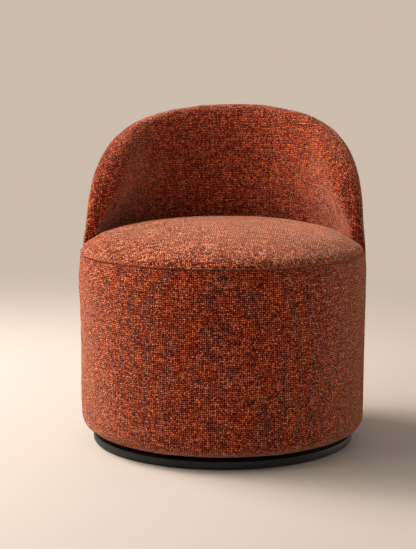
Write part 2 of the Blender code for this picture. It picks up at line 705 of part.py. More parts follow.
def outer_back_wrap():
    end_angle = WRAP_ANGLE - GAP / SHELL_RADIUS
    sections = []
    for angle in rear_columns(end_angle):
        top = wrap_top(angle, end_angle)
        bend = BEND_LEVELS[-1]
        levels = [*BEND_LEVELS, *[bend + (top - bend) * k / 3 for k in (1, 2, 3)]]
        turn_in = end_rounding((end_angle - abs(angle)) * SHELL_RADIUS, SHELL_END_RADIUS)
        sections.append(cover_section(angle, lambda z, t=turn_in: shell_radius(z) - t,
                                      lambda z: COVER_INNER - lean(z), levels, BEND_LEVELS))
    loft("outer_back_wrap", sections, FABRIC)


def pad_bottom(angle):
    share = min(1.0, abs(angle) / WRAP_ANGLE)
    return SEAT_Z + (RIM_END_Z - SEAT_Z) * share**PAD_BOTTOM_POWER


def inner_back_pad():
    """The back's padding: its inner face, the rolled rim and the lip over the hoop's outside."""
    sections = []
    for angle in rear_columns(WRAP_ANGLE):
        crest, low = arch(angle, WRAP_ANGLE, BACK_HEIGHT), pad_bottom(angle)
        lip, slot = wrap_top(angle) + 2 * GAP, slot_top(angle)
        middle = sum(back_faces(angle, crest)) / 2
        if crest - low < 0.001:
            sections.append([point(angle, middle, crest)] * 19)
            continue
        roll = min(ROLL_RADIUS * 1.1, 0.45 * (crest - low))
        inside_z = [low + (crest - roll - low) * k / PAD_ROWS for k in range(PAD_ROWS + 1)]
        inside_z += [crest - roll * share for share in ROLL_ROWS[::-1]]
        outside_z = [crest - min(roll, crest - lip) * share for share in (*ROLL_ROWS, ROLL_LAST_ROW)]
        section = [(back_faces(angle, z)[0], z) for z in inside_z]
        section += [(middle, crest)]
        section += [(back_faces(angle, z)[1], z) for z in (*outside_z, lip)]
        slot_in = min(max(SLOT_INNER, back_faces(angle, low)[0] + 0.003), PANEL_INNER - 2 * GAP)
        section += [(COVER_INNER - lean(z), z) for z in (lip, slot)]
        section += [(slot_in - lean(z), z) for z in (slot, low)]
        sections.append([point(angle, r, z) for r, z in section])
    loft("inner_back_pad", sections, FABRIC)


def seat_reach(angle, z, width):
    """How far the seat cushion reaches from the axis: the drum's width in front, and the inner
    back's face behind, with a step out just past the ends of the back."""
    if abs(angle) > WRAP_ANGLE + SEAT_STEP_ANGLE:
        return width
    return min(width, back_faces(min(abs(angle), rear_columns(WRAP_ANGLE)[-2]), z)[0] - 2 * GAP)


def seat_cushion():
    """Rings from the flat underside, up the plug inside the drum, and in over the crown."""
    step = [WRAP_ANGLE + SEAT_STEP_ANGLE * share for share in (1, 2.5)]
    half = [*[a for a in rear_columns(WRAP_ANGLE) if a > 0][:-1], *step,
            *[math.radians(a) for a in range(95, 180, COLUMN_STEP)]]
    angles = [0.0, *half, math.pi, *[-a for a in half[::-1]]]
    plug = COVER_INNER - 3 * GAP
    under = BAND_TOP + GAP
    rings = [[point(a, seat_reach(a, z, width), z) for a in angles]
             for z, width in ((SEAT_Z, plug - PLUG_EDGE), (SEAT_Z + PLUG_EDGE, plug), (under, plug),
                              (under, SEAT_RADIUS - SEAM_Z + under))]
    edges = []
    for angle in angles:
        first = seat_reach(angle, SEAM_Z + CROWN_HEIGHT / 2, SEAT_RADIUS)
        edges.append(seat_reach(angle, seat_top(first), SEAT_RADIUS))
    for share in CROWN_ROWS:
        rings.append([point(a, share * r, seat_top(share * r)) for a, r in zip(angles, edges)])
    loft("seat_cushion", rings, FABRIC)


def seat_welt():
    """The piping in the seam between the seat's top and the front band."""
    start = WRAP_ANGLE + 2 * WELT_RADIUS / SEAT_RADIUS
    span = 2 * math.pi - 2 * start
    line = SEAT_RADIUS + SEAT_INSET - GAP
    curve = bpy.data.curves.new("seat_welt", "CURVE")
    curve.dimensions = "3D"
    curve.bevel_depth = WELT_RADIUS
    curve.bevel_resolution = 1
    curve.use_fill_caps = True
    spline = curve.splines.new("POLY")
    spline.points.add(WELT_STEPS)
    for k, spot in enumerate(spline.points):
        spot.co = (*point(start + span * k / WELT_STEPS, line, SEAM_Z - WELT_RADIUS / 2), 1.0)
    place("seat_welt", curve, FABRIC)


def dust_cover():
    inner = math.hypot(PLATE_SIDE, PLATE_SIDE) / 2 + DUST_COVER_MARGIN
    outer = HEM_INNER - 2 * GAP
    high = BOARD_Z - GAP
    low = high - DUST_COVER_THICKNESS
    turned("dust_cover", [(inner, high), (outer, high), (outer, low), (inner, low)], WEBBING, 48)


clear_scene()
PARTS = collection("swivel_chair")
CUTTERS = collection("cutters")
plinth_assembly()
bearing()
wooden_frame()
hoop()
ribs()
panels()
webbing()
dust_cover()
front_band()
outer_back_wrap()
inner_back_pad()
seat_cushion()
seat_welt()
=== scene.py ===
import math

import bmesh
import bpy
import numpy as np
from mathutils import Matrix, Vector, noise


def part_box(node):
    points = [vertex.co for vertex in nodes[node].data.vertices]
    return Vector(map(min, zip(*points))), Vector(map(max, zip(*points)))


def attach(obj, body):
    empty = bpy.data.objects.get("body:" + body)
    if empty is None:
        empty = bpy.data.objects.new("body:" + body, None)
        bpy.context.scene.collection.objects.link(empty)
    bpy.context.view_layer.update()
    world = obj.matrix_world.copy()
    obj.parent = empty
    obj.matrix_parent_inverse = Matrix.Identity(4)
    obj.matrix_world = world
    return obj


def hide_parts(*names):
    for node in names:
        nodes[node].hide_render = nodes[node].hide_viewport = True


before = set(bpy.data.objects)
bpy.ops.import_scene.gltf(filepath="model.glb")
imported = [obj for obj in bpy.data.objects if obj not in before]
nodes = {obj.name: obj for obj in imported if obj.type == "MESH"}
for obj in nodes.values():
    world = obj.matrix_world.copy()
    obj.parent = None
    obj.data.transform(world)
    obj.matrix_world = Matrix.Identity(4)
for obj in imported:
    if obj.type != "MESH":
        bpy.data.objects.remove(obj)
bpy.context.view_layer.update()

# The looks of an armless swivel chair: a round drum with a crowned seat and a wrapped back.
# Metres, +Z up, the front faces -Y. Angles go round from the rear, +Y, towards +X.

print("frame loaded,", len(nodes), "nodes")

viewpoint = {
    "distance": 3.2165,  # from the swivel's axis
    "height": 0.8286,
    "azimuth": 4.95,  # degrees towards +X
    "tilt": 8.29,  # degrees down
    "pan": 0.575,  # degrees to the left of the axis
    "lens": 97.95,  # millimetres, on a sensor 36 wide
}


def makeCamera(v):
    data = bpy.data.cameras.new("camera")
    data.lens = v["lens"]
    data.sensor_width = 36.0
    data.clip_end = 60.0
    camera = bpy.data.objects.new("camera", data)
    bpy.context.scene.collection.objects.link(camera)
    azimuth, heading = math.radians(v["azimuth"]), math.radians(v["azimuth"] + v["pan"])
    tilt = math.radians(v["tilt"])
    camera.location = (v["distance"] * math.sin(azimuth), -v["distance"] * math.cos(azimuth), v["height"])
    level = math.cos(tilt)
    forward = Vector((-math.sin(heading) * level, math.cos(heading) * level, -math.sin(tilt)))
    camera.rotation_mode = "QUATERNION"
    camera.rotation_quaternion = forward.to_track_quat("-Z", "Y")
    bpy.context.scene.camera = camera


makeCamera(viewpoint)
bpy.context.scene.view_settings.view_transform = "Standard"
print("camera placed")


# Small helpers for node trees: a number or a socket may go into any input.
def feed(tree, socket, value):
    if isinstance(value, bpy.types.NodeSocket):
        tree.links.new(value, socket)
    else:
        socket.default_value = value


def addNode(tree, kind, inputs=(), **settings):
    node = tree.nodes.new(kind)
    for key, value in settings.items():
        setattr(node, key, value)
    for key, value in dict(inputs).items():
        feed(tree, node.inputs[key], value)
    return node


def calc(tree, operation, *values):
    node = tree.nodes.new("ShaderNodeMath")
    node.operation = operation
    for socket, value in zip(node.inputs, values):
        feed(tree, socket, value)
    return node.outputs[0]


def calcVector(tree, operation, *values):
    node = tree.nodes.new("ShaderNodeVectorMath")
    node.operation = operation
    for socket, value in zip(node.inputs, values):
        feed(tree, socket, value)
    return node.outputs[0]


def scaleVector(tree, vector, factor):
    node = tree.nodes.new("ShaderNodeVectorMath")
    node.operation = "SCALE"
    feed(tree, node.inputs[0], vector)
    feed(tree, node.inputs["Scale"], factor)
    return node.outputs[0]


def combine(tree, x, y, z):
    return addNode(tree, "ShaderNodeCombineXYZ", {0: x, 1: y, 2: z}).outputs[0]


def split(tree, vector):
    return addNode(tree, "ShaderNodeSeparateXYZ", {0: vector}).outputs


def cloud(tree, vector, scale, detail, output="Fac", **more):
    inputs = {"Vector": vector, "Scale": scale, "Detail": detail, **more}
    return addNode(tree, "ShaderNodeTexNoise", inputs).outputs[output]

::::

§ WHAT IS ASKED
Emit, unaltered, the lines from the top of the listing down through the line that holds "return SEAT_Z +"; emit nothing else.

§ COMPLETED EXERCISE
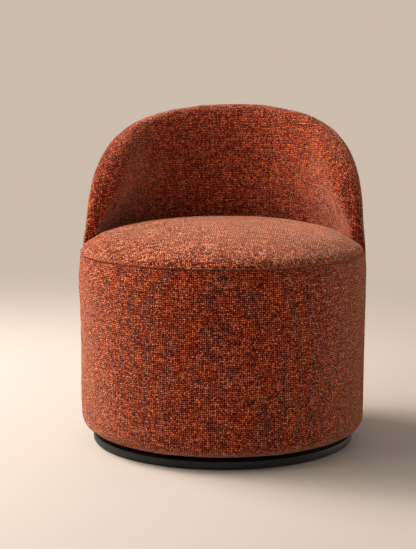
Write part 2 of the Blender code for this picture. It picks up at line 705 of part.py. More parts follow.
def outer_back_wrap():
    end_angle = WRAP_ANGLE - GAP / SHELL_RADIUS
    sections = []
    for angle in rear_columns(end_angle):
        top = wrap_top(angle, end_angle)
        bend = BEND_LEVELS[-1]
        levels = [*BEND_LEVELS, *[bend + (top - bend) * k / 3 for k in (1, 2, 3)]]
        turn_in = end_rounding((end_angle - abs(angle)) * SHELL_RADIUS, SHELL_END_RADIUS)
        sections.append(cover_section(angle, lambda z, t=turn_in: shell_radius(z) - t,
                                      lambda z: COVER_INNER - lean(z), levels, BEND_LEVELS))
    loft("outer_back_wrap", sections, FABRIC)


def pad_bottom(angle):
    share = min(1.0, abs(angle) / WRAP_ANGLE)
    return SEAT_Z + (RIM_END_Z - SEAT_Z) * share**PAD_BOTTOM_POWER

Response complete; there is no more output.